Abstract (deu)
Next Generation Sequencing (NGS) is a powerful tool to gain new insights in molecular biology. With the introduction of the first bench top NGS sequencing machines (e.g. Ion Torrent, MiSeq), this technology became even more versatile in its applications and the amount of data that are produced in a short time is ever increasing. The demand for new and more efficient sequence analysis tools increases at the same rate as the throughput of sequencing technologies. New methods and algorithms not only need to be more efficient but also need to account for a higher genetic variability between the sequenced and annotated data. To obtain reliable results, information about errors and limitations of NGS technologies should also be investigated. Furthermore, methods need to be able to cope with contamination in the data.
In this thesis we present methods and algorithms for NGS analysis. Firstly, we present a fast and precise method to align NGS reads to a reference genome. This method, called NextGenMap, was designed to work with data from Illumina, 454 and Ion Torrent technologies, and is easily extendable to new upcoming technologies. We use a pairwise sequence alignment in combination with an exact match filter approach to maximize the number of correctly mapped reads. To reduce runtime (mapping a 16x coverage human genome data set within hours) we developed an optimized banded pairwise alignment algorithm for NGS data. We implemented this algorithm using high performance programing interfaces for central processing units using SSE (Streaming SIMD Extensions) and OpenCL as well as for graphic processing units using OpenCL and CUDA. Thus, NextGenMap can make maximal use of all existing hardware no matter whether it is a high end compute cluster or a
standard desktop computer or even a laptop. We demonstrated the advantages of NextGenMap based on real and simulated data over other mapping methods and showed that NextGenMap outperforms current methods with respect to the number of correctly mapped reads.
The second part of the thesis is an analysis of limitations and errors of Ion Torrent and MiSeq. Sequencing errors were defined as the percentage of mismatches, insertion and deletions per position given a semi-global alignment mapping between read and reference sequence. We measured a mean error rate for MiSeq of 0.8\% and for Ion Torrent of 1.5\%. Moreover we identified for both technologies a non-uniform distribution of errors and even more severe of the corresponding nucleotide frequencies given a difference in the alignment. This is an important result since it reveals that some differences (e.g. mismatches) are more likely to occur than others and thus lead to a biased analysis. When looking at the distribution of the reads accross the sample carrier of the sequencing machine we discovered a clustering of reads that have a high difference ($> 30\%$) compared to the reference sequence. This is unexpected since reads with a high difference are believed to origin either from contamination or errors in the library preparation, and should therefore be uniformly distributed on the sample carrier of the sequencing machine.

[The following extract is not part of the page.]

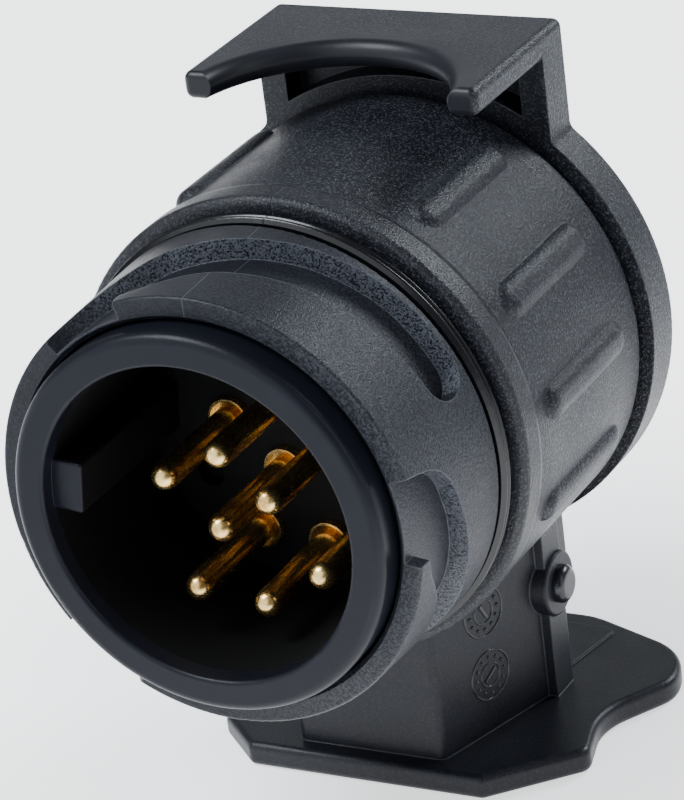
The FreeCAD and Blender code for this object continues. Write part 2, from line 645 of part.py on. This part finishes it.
def make_lid_spring():
    """A torsion spring on the hinge pin, one leg on the column and one on the lid."""
    mean, wire = size("spring_mean"), size("spring_wire")
    length = size("spring_pitch * spring_coils")
    helix = Part.makeHelix(size("spring_pitch"), length, mean)
    path = Part.Wire(helix.Edges)
    section = Part.Wire(Part.makeCircle(wire, Vec(mean, 0, 0), Vec(0, 1, 0)))
    coil = path.makePipeShell([section], True, True)
    coil.rotate(Vec(0, 0, 0), Vec(0, 1, 0), 90)
    coil.translate(Vec(-length / 2, size("hinge_depth"), -size("hinge_drop")))
    ends = [vertex.Point for vertex in (helix.Vertexes[0], helix.Vertexes[-1])]
    turn = App.Rotation(Vec(0, 1, 0), 90)
    shift = Vec(-length / 2, size("hinge_depth"), -size("hinge_drop"))
    legs = []
    for point, heading in zip(ends, (Vec(0, -1, 0), Vec(0, 1, 0))):
        foot = turn.multVec(point) + shift
        legs.append(Part.makeCylinder(wire, 6.0, foot, heading))
    return feature("lid_spring", coil.fuse(legs).removeSplitter())


# ---------------------------------------------------------------- build, check and write

NODES = [make_housing(), make_front_collar(), make_coupling_ring(), make_ring_seal(),
         make_insert_retainer(), make_plug_shroud(), make_contact_carrier(), make_socket_body(),
         make_socket_screws(), make_hinge_pin(), make_lid_spring(), make_lid(), make_lid_gasket()]
NODES += [make_plug_pin(number, *spot) for number, spot in enumerate(PIN_POLAR, start=1)]
NODES += [make_socket_contact(number, angle) for number, angle in enumerate(SLEEVE_ANGLES, start=1)]
NODES += [make_lead(number) for number in range(1, len(PIN_POLAR) + 1)]

doc.recompute()
for item in doc.Objects:
    if "Invalid" in item.State or "Error" in item.State:
        raise RuntimeError("%s failed: %s" % (item.Name, item.State))
for node in NODES:
    node.Label = node.Name
    if node.Shape.isNull() or not node.Shape.isValid() or node.Shape.Volume <= 0:
        raise RuntimeError("%s has no valid solid" % node.Label)

os.makedirs("parts", exist_ok=True)
for node in NODES:
    node.Shape.exportStep("parts/%s.step" % node.Label)
    box = node.Shape.BoundBox
    print("%-20s solids %d volume %9.1f  x %6.1f %6.1f  y %6.1f %6.1f  z %6.1f %6.1f" % (
        node.Label, len(node.Shape.Solids), node.Shape.Volume,
        box.XMin, box.XMax, box.YMin, box.YMax, box.ZMin, box.ZMax))
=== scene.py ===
import math
import bmesh
import bpy
from mathutils import Matrix, Vector


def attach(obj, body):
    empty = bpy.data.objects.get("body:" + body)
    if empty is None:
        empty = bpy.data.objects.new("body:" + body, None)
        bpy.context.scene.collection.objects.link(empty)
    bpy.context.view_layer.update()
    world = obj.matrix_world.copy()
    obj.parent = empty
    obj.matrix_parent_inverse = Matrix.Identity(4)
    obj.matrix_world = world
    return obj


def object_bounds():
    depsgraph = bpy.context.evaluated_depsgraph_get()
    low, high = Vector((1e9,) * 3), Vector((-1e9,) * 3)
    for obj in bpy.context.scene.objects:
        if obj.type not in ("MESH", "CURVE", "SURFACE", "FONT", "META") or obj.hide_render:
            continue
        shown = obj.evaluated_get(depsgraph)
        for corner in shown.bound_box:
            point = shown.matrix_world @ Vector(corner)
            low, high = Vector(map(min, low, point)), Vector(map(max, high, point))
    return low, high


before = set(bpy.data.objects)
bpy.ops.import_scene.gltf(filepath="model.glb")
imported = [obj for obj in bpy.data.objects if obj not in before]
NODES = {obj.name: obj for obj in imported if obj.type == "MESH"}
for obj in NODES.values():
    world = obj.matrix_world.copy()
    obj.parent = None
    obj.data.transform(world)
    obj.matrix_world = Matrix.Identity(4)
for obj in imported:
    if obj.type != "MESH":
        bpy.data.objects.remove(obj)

CAD_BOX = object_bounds()
MM = 0.001


# ---------------------------------------------------------------- shader building blocks

class Surface:
    """A node material around one Principled shader, with short helpers for its networks."""

    def __init__(self, name, colour, roughness, metallic=0.0, specular=0.5, coat=0.0, coat_roughness=0.1):
        self.material = bpy.data.materials.new(name)
        self.material.use_nodes = True
        self.tree = self.material.node_tree
        self.shader = self.tree.nodes["Principled BSDF"]
        self.shader.inputs["Base Color"].default_value = (*colour, 1)
        self.shader.inputs["Roughness"].default_value = roughness
        self.shader.inputs["Metallic"].default_value = metallic
        self.shader.inputs["Specular IOR Level"].default_value = specular
        self.shader.inputs["Coat Weight"].default_value = coat
        self.shader.inputs["Coat Roughness"].default_value = coat_roughness
        self.place = self.node("ShaderNodeTexCoord").outputs["Object"]
        split = self.node("ShaderNodeSeparateXYZ")
        self.join(self.place, split.inputs[0])
        self.x, self.y, self.z = split.outputs

    def node(self, kind, **settings):
        made = self.tree.nodes.new(kind)
        for name, value in settings.items():
            setattr(made, name, value)
        return made

    def join(self, source, target):
        if isinstance(source, bpy.types.NodeSocket):
            self.tree.links.new(source, target)
        else:
            target.default_value = source

    def calc(self, operation, *values, clamp=False):
        made = self.node("ShaderNodeMath", operation=operation, use_clamp=clamp)
        for value, socket in zip(values, made.inputs):
            self.join(value, socket)
        return made.outputs[0]

    def ramp(self, value, low, high, start=0.0, end=1.0):
        """value mapped from low..high to start..end, smoothly and held at both ends."""
        made = self.node("ShaderNodeMapRange", interpolation_type="SMOOTHSTEP")
        for number, setting in enumerate((value, low, high, start, end)):
            self.join(setting, made.inputs[number])
        return made.outputs[0]

    def between(self, value, band_mm, start=0.0, end=1.0):
        """ramp() across a band given as a pair of distances in mm."""
        low, high = band_mm
        return self.ramp(value, low * MM, high * MM, start, end)

    def length(self, across, along):
        return self.calc("SQRT", self.calc("ADD", self.calc("MULTIPLY", across, across),
                                           self.calc("MULTIPLY", along, along)))

    def radius(self):
        """Distance from the plug's axis."""
        return self.length(self.x, self.z)

    def noise(self, size_mm, detail=2.0, roughness=0.5, stretch=(1, 1, 1)):
        """Noise with features of about that size."""
        scaled = self.node("ShaderNodeVectorMath", operation="MULTIPLY")
        self.join(self.place, scaled.inputs[0])
        scaled.inputs[1].default_value = [factor / (size_mm * MM) for factor in stretch]
        made = self.node("ShaderNodeTexNoise")
        made.inputs["Scale"].default_value = 1
        made.inputs["Detail"].default_value = detail
        made.inputs["Roughness"].default_value = roughness
        self.join(scaled.outputs[0], made.inputs["Vector"])
        return made.outputs["Fac"]

    def cells(self, size_mm, wobble=0.35):
        """Rounded pebbles of about that size, with uneven borders."""
        scaled = self.node("ShaderNodeVectorMath", operation="SCALE")
        self.join(self.place, scaled.inputs[0])
        scaled.inputs["Scale"].default_value = 1 / (size_mm * MM)
        jitter = self.node("ShaderNodeTexNoise")
        jitter.inputs["Scale"].default_value = 1.3
        self.join(scaled.outputs[0], jitter.inputs["Vector"])
        bent = self.node("ShaderNodeVectorMath", operation="MULTIPLY_ADD")
        self.join(jitter.outputs["Color"], bent.inputs[0])
        bent.inputs[1].default_value = (wobble, wobble, wobble)
        self.join(scaled.outputs[0], bent.inputs[2])
        made = self.node("ShaderNodeTexVoronoi", feature="SMOOTH_F1")
        made.inputs["Scale"].default_value = 1
        made.inputs["Smoothness"].default_value = 0.35
        self.join(bent.outputs[0], made.inputs["Vector"])
        return made.outputs["Distance"]

    def mixed(self, first, second, amount):
        """A colour between two, each an RGB tuple or a socket, picked by a value from 0 to 1."""
        mix = self.node("ShaderNodeMix", data_type="RGBA")
        self.join(amount, mix.inputs["Factor"])
        for colour, socket in ((first, mix.inputs["A"]), (second, mix.inputs["B"])):
            self.join((*colour, 1) if isinstance(colour, tuple) else colour, socket)
        return mix.outputs["Result"]

    def vary_colour(self, first, second, amount):
        self.join(self.mixed(first, second, amount), self.shader.inputs["Base Color"])

    def vary_roughness(self, value):
        self.join(value, self.shader.inputs["Roughness"])

    def bump(self, height, depth_mm, strength=1.0, bevel_mm=0.12):
        """Relief of that depth on softened edges. strength may be a socket that masks it."""
        edge = self.node("ShaderNodeBevel", samples=6)
        edge.inputs["Radius"].default_value = bevel_mm * MM
        made = self.node("ShaderNodeBump")
        made.inputs["Distance"].default_value = depth_mm * MM
        self.join(strength, made.inputs["Strength"])
        self.join(height, made.inputs["Height"])
        self.join(edge.outputs[0], made.inputs["Normal"])
        self.join(made.outputs[0], self.shader.inputs["Normal"])

    def edge_highlight_mask(self, bevel_mm=0.35):
        """1 on sharp edges, 0 on flats and gentle curves; used as a mask for painted highlights."""
        edge = self.node("ShaderNodeBevel", samples=6)
        edge.inputs["Radius"].default_value = bevel_mm * MM
        compare = self.node("ShaderNodeVectorMath", operation="DOT_PRODUCT")
        self.join(edge.outputs[0], compare.inputs[0])
        self.join(self.node("ShaderNodeNewGeometry").outputs["Normal"], compare.inputs[1])
        return self.ramp(compare.outputs["Value"], 0.99, 0.85)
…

Finally, we present a method called DeFenSe (Detection of Falsely Aligned Sequences) to detect and reduce contamination in NGS data. DeFenSe computes a pairwise alignment score threshold based on the alignment of randomly sampled reads to the reference genome. This threshold is then used to filter the mapped reads. It was applied in combination with two widely used mapping programs to real data resulting in a reduction of contamination of up to 99.8\%. In contrast to previous methods DeFenSe works independently of the number of differences between the reference and the targeted genome. Moreover, DeFenSe neither relies on ad hoc decisions like identity threshold or mapping quality thresholds nor does it require prior knowledge of the sequenced organism.
The combination of these methods may lead to the possibility of transferring knowledge from model organisms to non model organisms by the usage of NGS. In addition, it enables to study biological mechanisms even in high polymorphic regions.